The degraded spectacle of Nowak going cap in hand to the Sunak government is the common response of the entire union bureaucracy, including those falsely portrayed as having a “left” leadership. The growing opposition of workers is exposing in a short space of time those who have been hailed since last summer as leading a return to fighting trade unions—none more so than Mick Lynch, general zecretary of the Rail, Maritime and Transport (RMT) union.

Around 40,000 rail workers in the RMT are taking two 48-hour stoppages this week in their long running fight against the government’s £2 billion cost-cutting agenda, including pay restraint and a massive restructuring of terms and conditions at the expense of jobs and safety. ASLEF, the train drivers’ union, announced a one day stoppage between the RMT action. Even in the case of the most extensive stoppages of five days in a week across the network since strikes began last June, the division of workers is maintained by the bureaucracy.

Against this background Lynch engaged in a war of words with the government, complaining that it was blocking a negotiated settlement being reached between the RMT and the rail bosses. He penned his own “Dear Rishi” letter on December 9 in a plea to reopen talks after previous negotiations broke down. This was after government ministers insisted that the policy of Driver Only Operated, aimed at axing guards from the trains, be accepted across the remaining half of the rail passenger network.

RMT leader Mick Lynch speaking at a rally of the Communication Workesr Union in December 2022

Network Rail and the Rail Delivery Group demanded mass redundancies and other cost-cutting measures in return for a paltry two-year pay deal of 9 percent and 8 percent respectively. The follow up meeting with the rail bosses and Conservative Rail Minister Huw Merriman in mid-December showed that Lynch was prepared to accept their framework for any marginally improved offer. As Lynch stated to the BBC, it was not a case of making demands but a deal depended on “what can be generated through the savings and efficiencies they’re demanding.” Lynch stated in the RMT press release a day before this week’s action that the union had negotiated “successful negotiated settlements ever since privatisation in 1993,” such is the level of submission on offer.

The crucial lessons of Britain’s strike wave is that the only way a genuine and successful struggle can be waged against the government and the employers is by the working class wresting control of their struggles from the deadly grip of the union bureaucracy. Neither the worst cost of living crisis in four generations nor even the complete outlawing of strike action will make this ossified caste change course.

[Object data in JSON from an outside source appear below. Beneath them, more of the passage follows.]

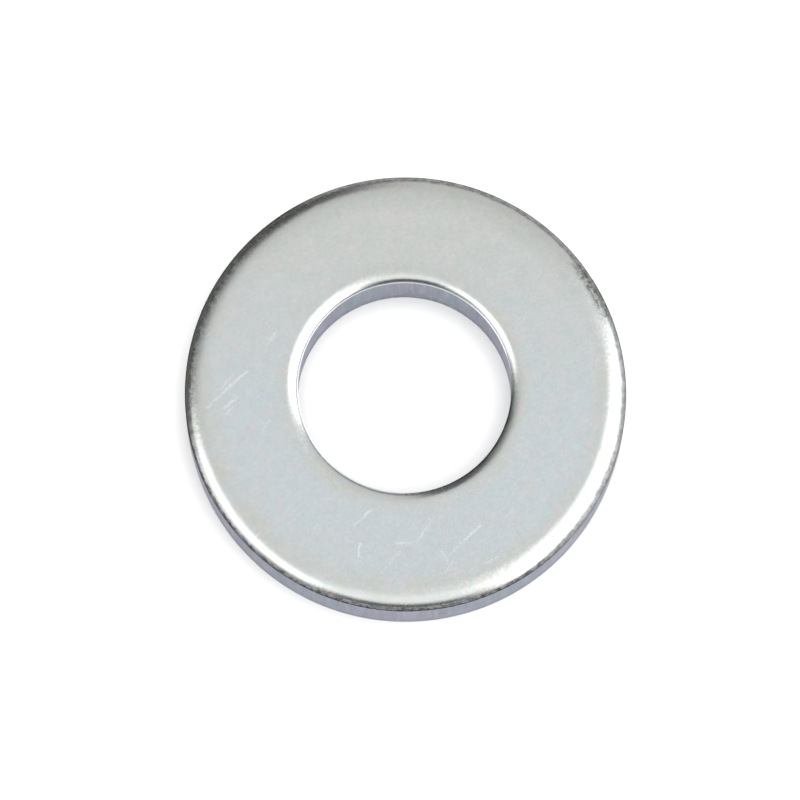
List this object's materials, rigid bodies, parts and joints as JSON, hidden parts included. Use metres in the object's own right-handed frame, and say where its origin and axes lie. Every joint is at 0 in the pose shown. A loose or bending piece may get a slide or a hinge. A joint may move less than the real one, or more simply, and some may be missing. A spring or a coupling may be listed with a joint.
{
  "type": "flat washer",
  "caption": "Thick plain flat washer, stamped from steel plate and zinc plated, with rounded upper edges and a clearance hole for a bolt.",
  "frame": {"origin": "centre of the outside circle, on the lower face", "axes": "+Z is the washer's axis, from the lower face with the square edges to the upper face with the rounded edges; +Y points from the centre towards the side where the hole runs off centre"},
  "size_m": [0.0436, 0.0436, 0.0084],
  "materials": {
    "zinc_plated_steel": "bright zinc plate with a clear blue passivation, lightly scuffed"
  },
  "bodies": {
    "root": {"washer": "zinc_plated_steel"}
  },
  "joints": []
}
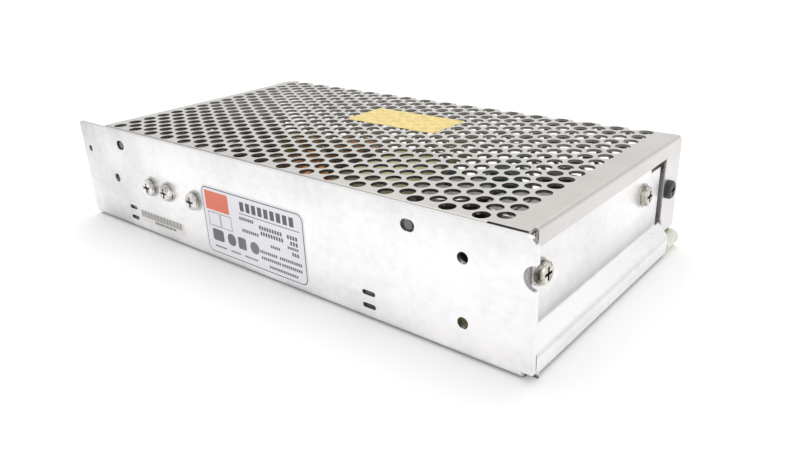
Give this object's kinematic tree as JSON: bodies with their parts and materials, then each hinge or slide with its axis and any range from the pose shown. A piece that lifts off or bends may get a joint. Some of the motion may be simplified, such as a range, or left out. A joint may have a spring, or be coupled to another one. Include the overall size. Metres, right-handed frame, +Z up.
{
  "type": "switching power supply",
  "caption": "Flat switching power supply in a folded aluminium chassis, closed by a perforated steel mesh cover.",
  "frame": {"origin": "centre of the case's footprint on its mounting face, the underside of the floor", "axes": "+X along the case from the terminals to the closed end, +Y from the plain side wall to the perforated side, +Z up from the mounting face"},
  "size_m": [0.199, 0.1002, 0.038],
  "materials": {
    "chassis": "satin mill finish",
    "cover": "galvanised, satin",
    "screw": "zinc plated",
    "washer": "zinc plated",
    "black_screw": "black oxide, satin",
    "insulation": "thin film, satin",
    "board": "glass-fibre laminate, satin",
    "terminal_block": "moulded, satin",
    "terminal": "tin plated",
    "trimmer": "moulded",
    "rotor": "moulded",
    "black_plastic": "moulded, matt",
    "led": "clear tinted",
    "ferrite": "sintered, matt",
    "tape": "tape, glossy",
    "copper": "enamelled copper",
    "core_paint": "painted powder core",
    "main_can": "shrink sleeve",
    "can": "shrink sleeve",
    "film_can": "moulded",
    "disc_resin": "dipped resin",
    "fuse_glass": "clear",
    "inrush": "dipped resin",
    "resistor": "lacquered",
    "nylon": "translucent nylon"
  },
  "bodies": {
    "case": {"chassis": "chassis", "mesh_cover": "cover", "leg_screw": "black_screw", "end_screws": "screw", "end_washers": "washer", "side_screws": "screw", "side_washers": "washer", "screw_nuts": "washer", "insulation_sheet": "insulation", "circuit_board": "board", "standoffs": "washer", "board_screws": "screw", "terminal_block": "terminal_block", "terminal_plates": "terminal", "terminal_clamps": "terminal", "terminal_screws": "screw", "trimmer_body": "trimmer", "led_holder": "black_plastic", "led": "led", "side_transistors": "black_plastic", "end_transistors": "black_plastic", "insulator_pads": "insulation", "transformer_core": "ferrite", "transformer_winding": "tape", "transformer_pin_blocks": "black_plastic", "inductor_core": "core_paint", "inductor_winding": "copper", "inductor_cradle": "black_plastic", "main_capacitors": "main_can", "output_capacitors": "can", "small_capacitors": "can", "line_choke_core": "ferrite", "line_choke_coils": "copper", "film_capacitors": "film_can", "disc_capacitors": "disc_resin", "fuse": "fuse_glass", "fuse_clips": "terminal", "rectifier": "black_plastic", "inrush_disc": "inrush", "resistors": "resistor", "control_chips": "black_plastic", "nylon_clip": "nylon"},
    "voltage_trimmer": {"trimmer_rotor": "rotor"}
  },
  "joints": [
    {"name": "voltage_trim", "type": "hinge", "parent": "case", "child": "voltage_trimmer", "pos_m": [-0.097, -0.0342, 0.0113], "axis": [1, 0, 0], "range_deg": [-130, 130]}
  ]
}
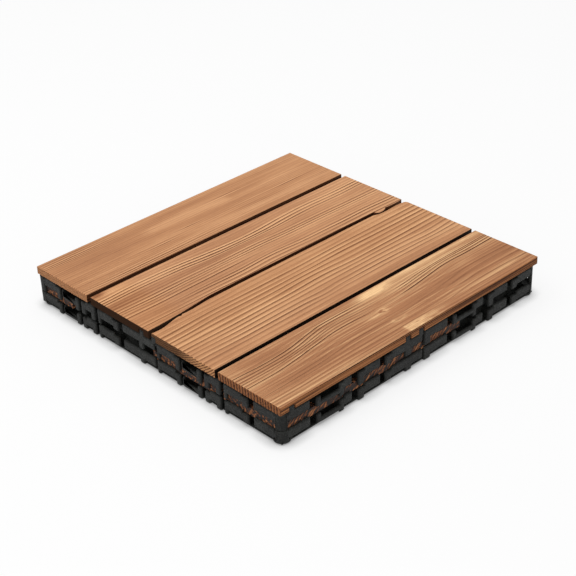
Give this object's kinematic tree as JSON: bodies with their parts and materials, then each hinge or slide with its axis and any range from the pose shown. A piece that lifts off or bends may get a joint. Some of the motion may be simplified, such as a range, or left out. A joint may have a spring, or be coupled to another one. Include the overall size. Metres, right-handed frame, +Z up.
{
  "type": "interlocking deck tile",
  "caption": "Square outdoor floor tile: wood slats screwed to a black base of stacked mouldings, with loops on two sides for the hooked tongues of the next tile.",
  "frame": {"origin": "on the floor, under the middle of the tile", "axes": "+Z up; Y along the slats; X across them; the front (-Y) and right (+X) sides have the loops, the back and left sides the tongues"},
  "size_m": [0.305, 0.305, 0.036],
  "materials": {
    "slat_wood": "oiled, matt",
    "packing_wood": "raw, rough",
    "base_plastic": "matt",
    "screw_steel": "zinc plated"
  },
  "bodies": {
    "root": {"slat_1": "slat_wood", "slat_2": "slat_wood", "slat_3": "slat_wood", "slat_4": "slat_wood", "upper_grid": "base_plastic", "lower_grid": "base_plastic", "packing_board_left": "packing_wood", "packing_board_middle": "packing_wood", "packing_board_right": "packing_wood", "slat_screws": "screw_steel"}
  },
  "joints": []
}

As is the case worldwide, the upsurge of the class struggle after four decades of its suppression by the corporatist union bureaucracies is bringing the elemental strivings of workers into conflict with employers, governments and the state which uphold the interests of the capitalist order. The key to unlocking the social power of the working class is the fight to build the International Workers Alliance for Rank and File Committees.